What needs to be done: Repeat the full listing, word for word.

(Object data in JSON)
⟨

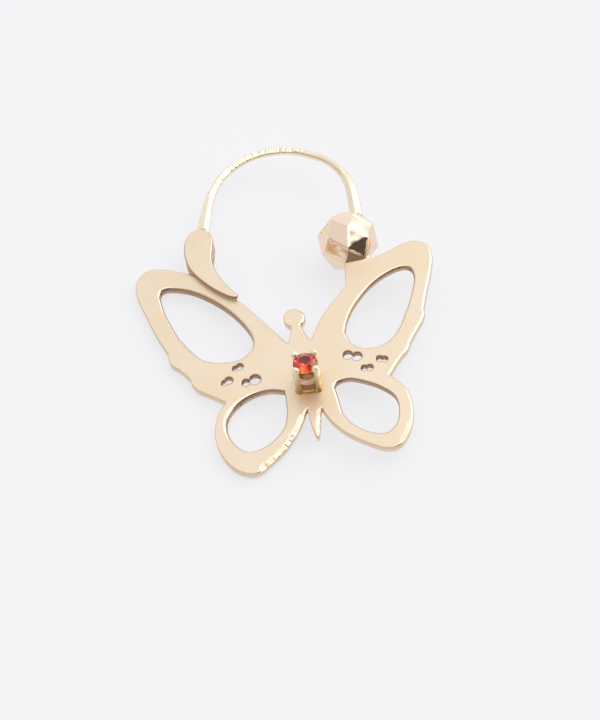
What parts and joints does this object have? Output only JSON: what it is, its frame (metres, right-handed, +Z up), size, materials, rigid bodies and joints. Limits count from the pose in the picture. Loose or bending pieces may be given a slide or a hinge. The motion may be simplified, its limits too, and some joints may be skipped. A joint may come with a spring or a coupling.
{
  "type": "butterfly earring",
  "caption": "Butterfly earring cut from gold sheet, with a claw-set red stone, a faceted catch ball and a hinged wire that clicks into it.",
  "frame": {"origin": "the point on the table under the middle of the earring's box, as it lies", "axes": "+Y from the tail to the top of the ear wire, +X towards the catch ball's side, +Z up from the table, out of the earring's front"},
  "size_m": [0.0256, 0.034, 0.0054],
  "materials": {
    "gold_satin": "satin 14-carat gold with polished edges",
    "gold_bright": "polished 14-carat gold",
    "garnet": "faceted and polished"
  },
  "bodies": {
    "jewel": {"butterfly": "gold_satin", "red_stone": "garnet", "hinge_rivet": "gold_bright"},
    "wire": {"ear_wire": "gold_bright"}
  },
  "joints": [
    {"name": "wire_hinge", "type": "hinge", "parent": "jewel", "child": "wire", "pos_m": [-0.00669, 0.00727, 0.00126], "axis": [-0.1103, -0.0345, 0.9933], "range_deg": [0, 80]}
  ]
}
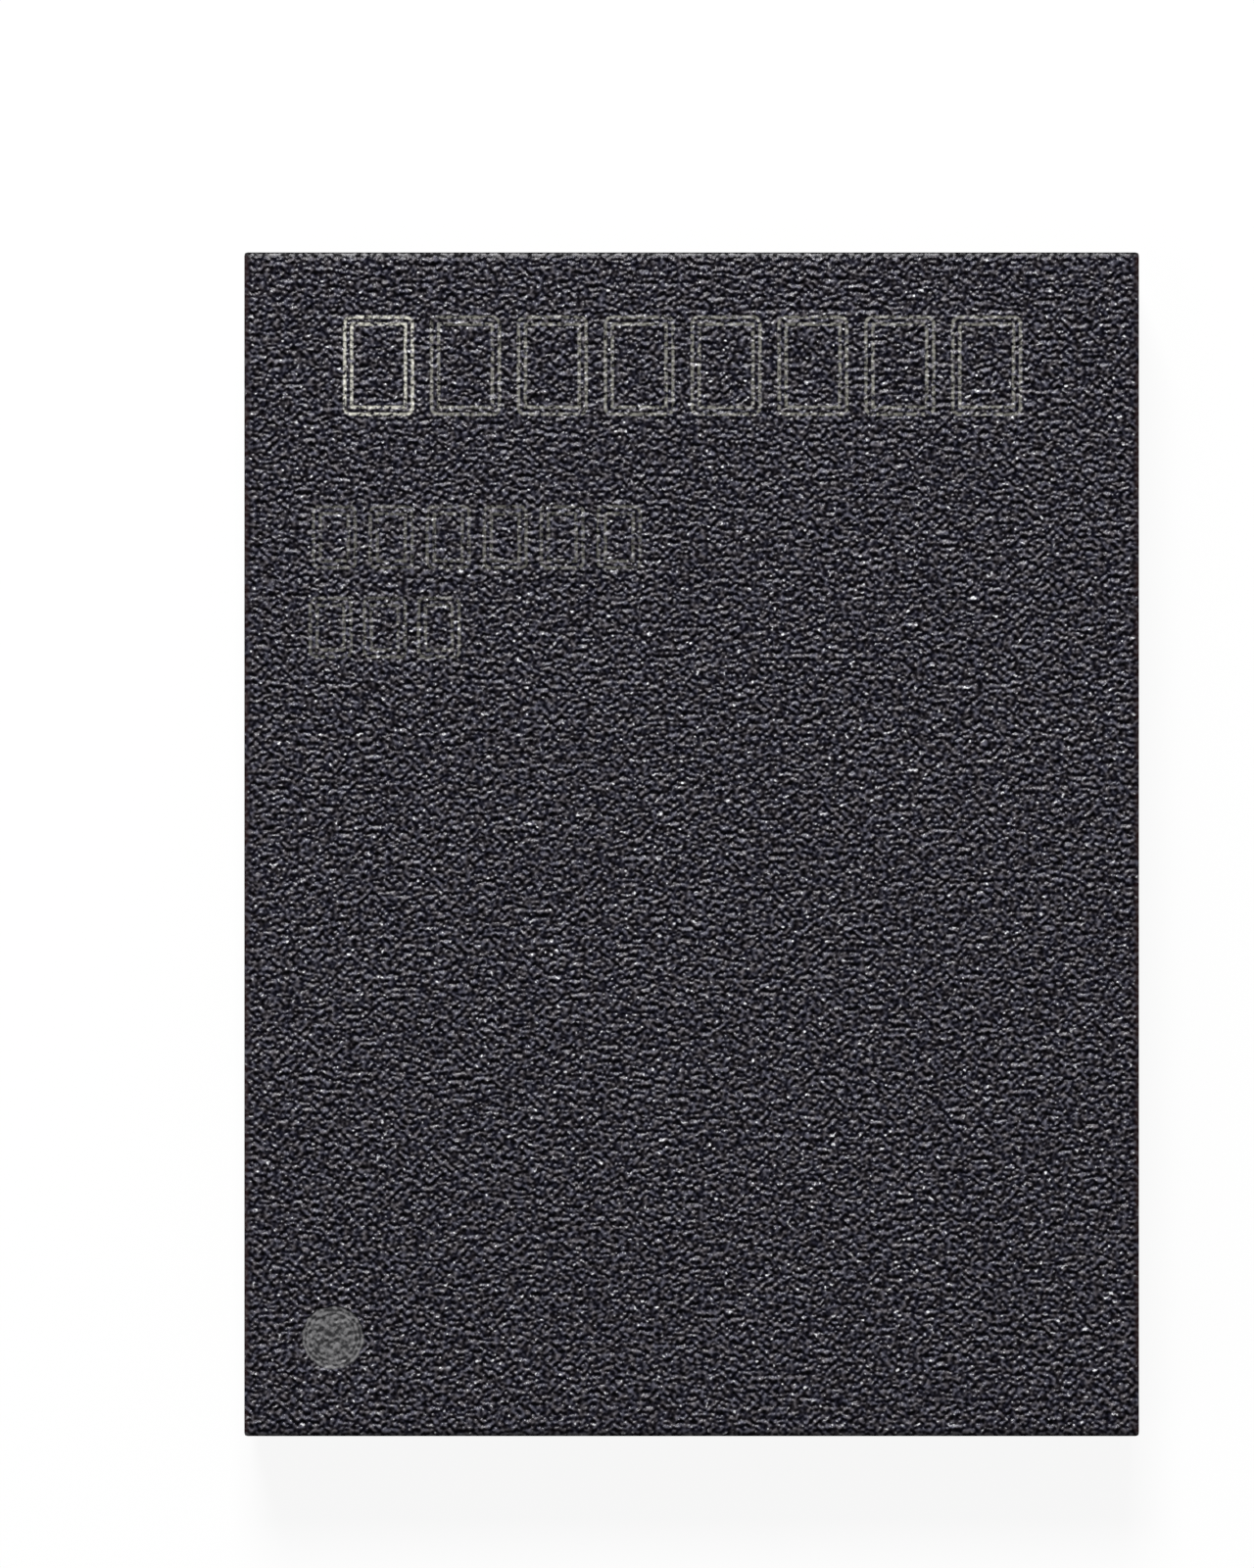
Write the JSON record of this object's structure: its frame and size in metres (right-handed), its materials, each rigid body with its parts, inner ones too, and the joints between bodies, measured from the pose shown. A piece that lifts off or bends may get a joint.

⟩

Correct response:
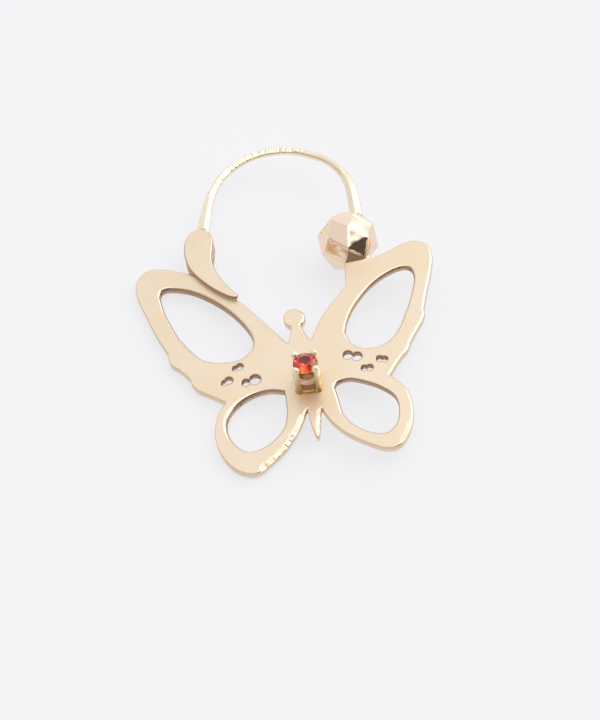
What parts and joints does this object have? Output only JSON: what it is, its frame (metres, right-handed, +Z up), size, materials, rigid bodies and joints. Limits count from the pose in the picture. Loose or bending pieces may be given a slide or a hinge. The motion may be simplified, its limits too, and some joints may be skipped. A joint may come with a spring or a coupling.
{
  "type": "butterfly earring",
  "caption": "Butterfly earring cut from gold sheet, with a claw-set red stone, a faceted catch ball and a hinged wire that clicks into it.",
  "frame": {"origin": "the point on the table under the middle of the earring's box, as it lies", "axes": "+Y from the tail to the top of the ear wire, +X towards the catch ball's side, +Z up from the table, out of the earring's front"},
  "size_m": [0.0256, 0.034, 0.0054],
  "materials": {
    "gold_satin": "satin 14-carat gold with polished edges",
    "gold_bright": "polished 14-carat gold",
    "garnet": "faceted and polished"
  },
  "bodies": {
    "jewel": {"butterfly": "gold_satin", "red_stone": "garnet", "hinge_rivet": "gold_bright"},
    "wire": {"ear_wire": "gold_bright"}
  },
  "joints": [
    {"name": "wire_hinge", "type": "hinge", "parent": "jewel", "child": "wire", "pos_m": [-0.00669, 0.00727, 0.00126], "axis": [-0.1103, -0.0345, 0.9933], "range_deg": [0, 80]}
  ]
}
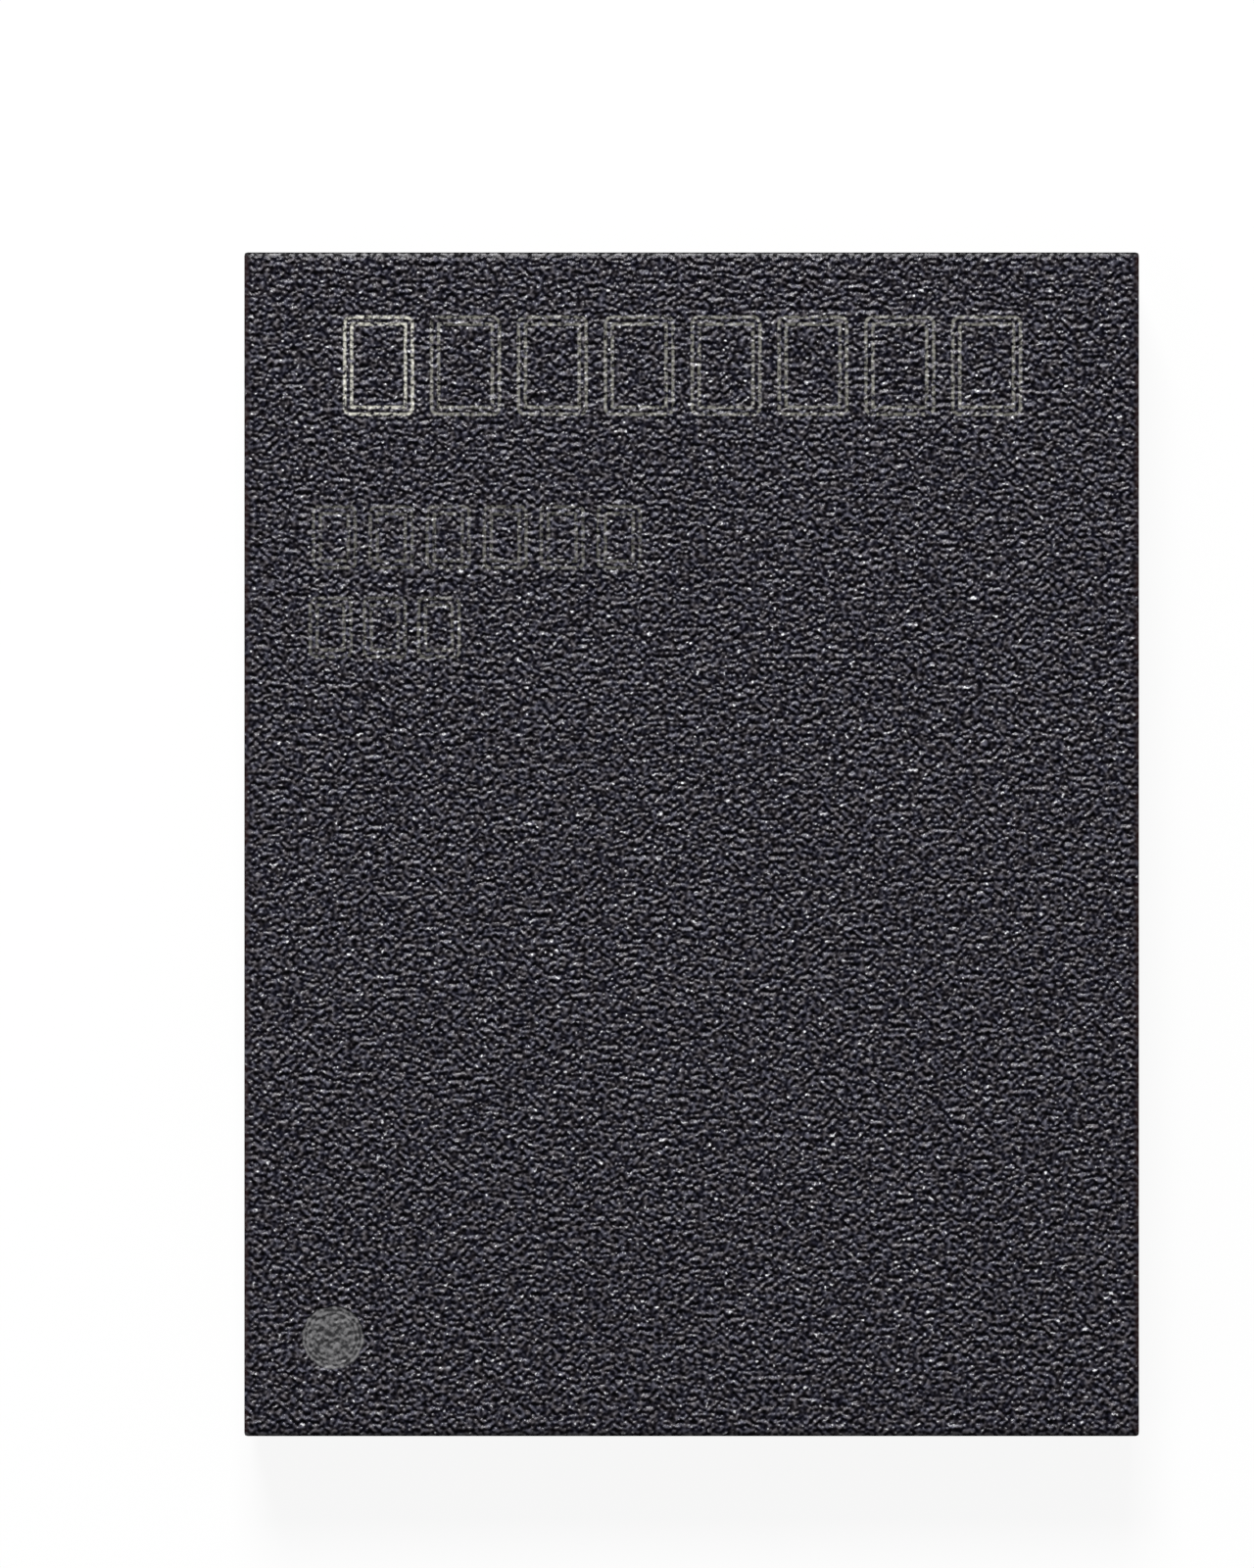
Write the JSON record of this object's structure: its frame and size in metres (right-handed), its materials, each rigid body with its parts, inner ones too, and the joints between bodies, measured from the pose shown. A piece that lifts off or bends may get a joint.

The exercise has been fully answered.